Me with Temple Grandin 
Last week, I went to the Autism conference here and Temple Grandin was speaking.  I was SO excited because I got to meet her!  What an amazing and inspirational person she is to the Autism community!  She had a wealth of information on how to support kids with high functioning Autism like Franklin.  One thing she suggested was to make sure our kids have jobs to do, whether it be helping walk a neighbor's dog, or picking up leaves outside.  Anything that helps people outside the home.  It's really important because it teaches our kids to be social and feel important. I started brainstorming things Franklin could do.  He LOVES dogs, so I thought maybe he could help me make dog treats and we could take them over to the animal shelter.  I also thought maybe we could set up a lemonade stand for him in our backyard and he could offer golfers a cold drink on a hot day.  I know that Franklin loves helping, the key is making him feel like his help is really NEEDED and IMPORTANT.  I really enjoyed hearing Dr. Grandin speak, I have to say, it was the highlight of my summer for sure!  What was funny, is that she's so accomplished, and an adult, and yet, she still has those "Autistic" quirks.   I kept saying, "FRANKLIN DOES THAT!"  For example, throughout her entire speech, she kept saying, "I'm getting on a plane at 5.  I'm stopping in Denver. Then I have a flight to Houston," over and over and over again at random points.  Franklin does things like that.  She also had no filter sometimes, saying exactly what she thought.  At one point she didn't like the setup of the screens for her Powerpoint presentation and she said, "well this is stupid!"  It was quite funny when she said what was on her mind, and it was genuine and authentic.   She talked about letting our high functioning kids be eccentric, letting them be the "geeks and nerds" but also teaching them to be professional, to present themselves in a way that is respectful to the world.  I think the most important message I took away from hearing Dr. Grandin was that we need to let our kids be who they are while also teaching them how to become functioning and productive members of society.  There was one quote that stuck with me more than any of the others and that is when she said this, "There have been geeks and nerds throughout time.  Which Caveman do you think made the first stone spear?  It was some Asperger's type banging on a rock in the back of a cave."  So true.
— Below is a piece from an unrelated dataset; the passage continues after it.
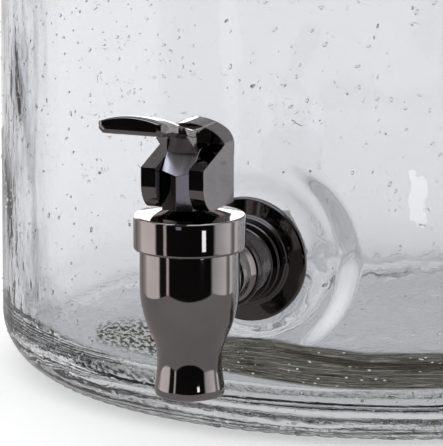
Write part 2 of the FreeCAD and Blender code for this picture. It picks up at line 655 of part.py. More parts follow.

After all the progress we've made, and listening to Temple Grandin speak, I realized that I am really not comfortable with the current plan for Franklin for this next school year.  To the point that I've been having panic attacks over it.  At the advice of Dr. M I have requested an IEP review.  I am VERY nervous to have this meeting.  I am nervous to shake things up, but ultimately I need to do this for Franklin.  Anyway, the meeting is on Monday morning, bright and early, so good thoughts would be appreciated!!

Happy End of Summer to all of you out there in Autism Land!